AB 2022-03, p.3: Since the publication of AB 2013-07, FHFA has observed a wider adoption of technologies in the mortgage industry. Many of these technologies reside externally to the regulated entities and are largely outside of the regulated entities’ control. Examples of such technologies are cloud servers, vendor models, and external data used by the regulated entities as inputs for their models. Although FHFA has published guidance related to externally sourced technologies, such as AB 2018-04: Cloud Computing Risk Management (Aug. 14, 2018) and AB 2018-08: Oversight of Third-Party Provider Relationships (Sept. 28, 2018), FHFA expects the regulated entities to take a macro-prudential view of the risks posed by externally sourced data and technologies. The regulated entities should map their external dependencies to significant internal systems and processes to determine their systemic dependencies and interconnections. In particular, the regulated entities should have an inventory of key dependencies on externally sourced models, data, software, and cloud providers. This inventory should be regularly updated and reviewed by senior management and presented to the board of directors, as deemed appropriate.
AB-2022-03, p.3: The regulated entities should map their external dependencies to significant internal systems and processes to determine their systemic dependencies and interconnections. In particular, the regulated entities should have an inventory of key dependencies on externally sourced models, data, software, and cloud providers. This inventory should be regularly updated and reviewed by senior management and presented to the board of directors, as deemed appropriate.
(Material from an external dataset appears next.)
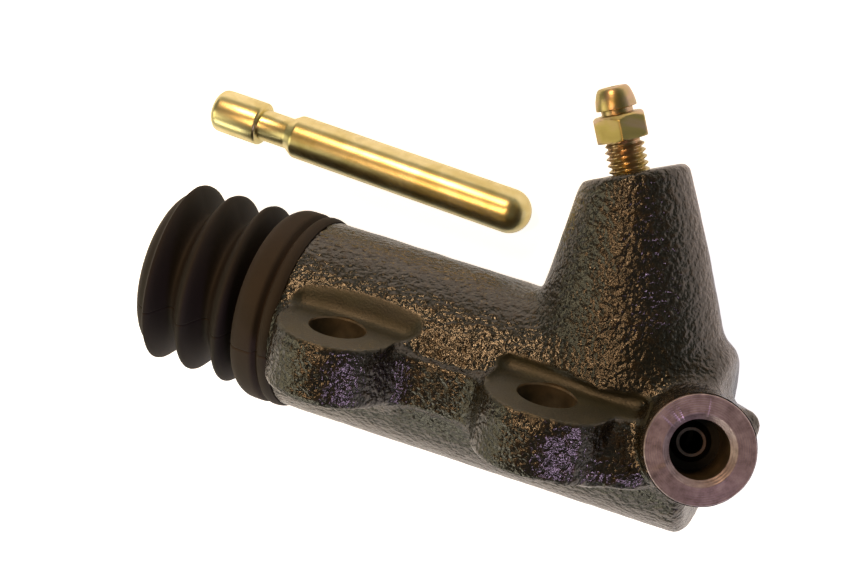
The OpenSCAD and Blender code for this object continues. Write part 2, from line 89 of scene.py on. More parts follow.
# Where the port's and the bleed screw's axes meet the bore axis, and which way they point
PORT_AT = Vector((43.8 * MM, BORE_Y, BORE_Z))
PORT_LEAN = math.radians(17.2)
PORT_RAISE = math.radians(17.0)
PORT_WAY = Vector((
    math.sin(PORT_LEAN),
    math.cos(PORT_LEAN) * math.sin(PORT_RAISE),
    math.cos(PORT_LEAN) * math.cos(PORT_RAISE),
))
BLEED_AT = Vector((44.4 * MM, BORE_Y, BORE_Z))
BLEED_LEAN = math.radians(25.0)
BLEED_WAY = Vector((-math.sin(BLEED_LEAN), math.cos(BLEED_LEAN), 0.0))
# Places on the casting, in millimetres: the mounting holes to each side of the middle, the ears' far side,
# where the barrel starts under the boot and ends, and where the fluid bore ends
EAR_X = 21.75
EAR_BACK_Y = -12.0
BARREL_FROM_X = -36.6
BARREL_END_X = 50.2
BORE_END_X = 45.6
# Radii in millimetres: the fluid bore, the mounting holes and their softened rims, the port's face and bore
BORE_R = 11.1
HOLE_R = 5.5
HOLE_RIM_R = 5.8
PORT_FACE_R = 10.0
PORT_BORE_R = 5.45
# The return spring: its wire, its mean diameters at the spreader and at the bore's end, the share of its
# length at which it reaches the second, its turns, and how many of them are closed up at each end
SPRING_WIRE = 1.5 * MM
SPRING_CUP_D = 10.4 * MM
SPRING_END_D = 18.0 * MM
SPRING_WIDE_FROM = 0.8
SPRING_TURNS = 8
SPRING_CLOSED_TURNS = 0.75
# The casting's finishes, and the painted shade on the port's floor, as the indices of its materials
SKIN, FACED, DRILLED, PAINTED_SHADE = range(4)
# Which way round the boot its mould's parting line lies, in degrees
PARTING_TURN = 12.7
# Each ear's pad is cut back into the barrel: from x, to x, the end's slant, up to y, a dip in that, the
# radius of the hollow behind the pad, and the bow of the wall, in millimetres
PAD_CUTS = ((-34.3, -8.0, 0.55, 30.0, 0.0, 2.0, 0.006), (9.6, 41.0, 0.0, 3.6, 1.2, 2.6, 0.0))


def linear(hex_colour):
    """A linear RGBA from an sRGB hex value, such as "#2a2520"."""
    parts = [int(hex_colour[i:i + 2], 16) / 255 for i in (1, 3, 5)]
    return tuple(p / 12.92 if p <= 0.04045 else ((p + 0.055) / 1.055) ** 2.4 for p in parts) + (1.0,)


def add_node(tree, kind, settings=None, inputs=None, links=None, stops=()):
    """Adds a node, sets its properties, unlinked inputs and colour stops, and links it from other sockets."""
    node = tree.nodes.new(kind)
    for name, value in (settings or {}).items():
        setattr(node, name, value)
    for name, value in (inputs or {}).items():
        node.inputs[name].default_value = value
    for name, socket in (links or {}).items():
        tree.links.new(socket, node.inputs[name])
    if stops:
        elements = node.color_ramp.elements
        while len(elements) < len(stops):
            elements.new(1.0)
        for element, (position, colour) in zip(elements, stops):
            element.position = position
            element.color = linear(colour)
    return node


def bore_matrix():
    """Stands a turned piece, drawn up its own Z, along the bore axis."""
    return Matrix.Translation((0.0, BORE_Y, BORE_Z)) @ Matrix.Rotation(math.radians(90), 4, "Y")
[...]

AB 2022-03, p.5: When using an external vendor to complete an independent model validation, the regulated entity’s model validation group is accountable for the quality, recommendations, and opinions of any third-party review. When evaluating a third-party model validation, a regulated entity should implement model risk management policies and practices that align the vendor-completed specific standards for an independent validation with the specific standards included in AB 2013-07.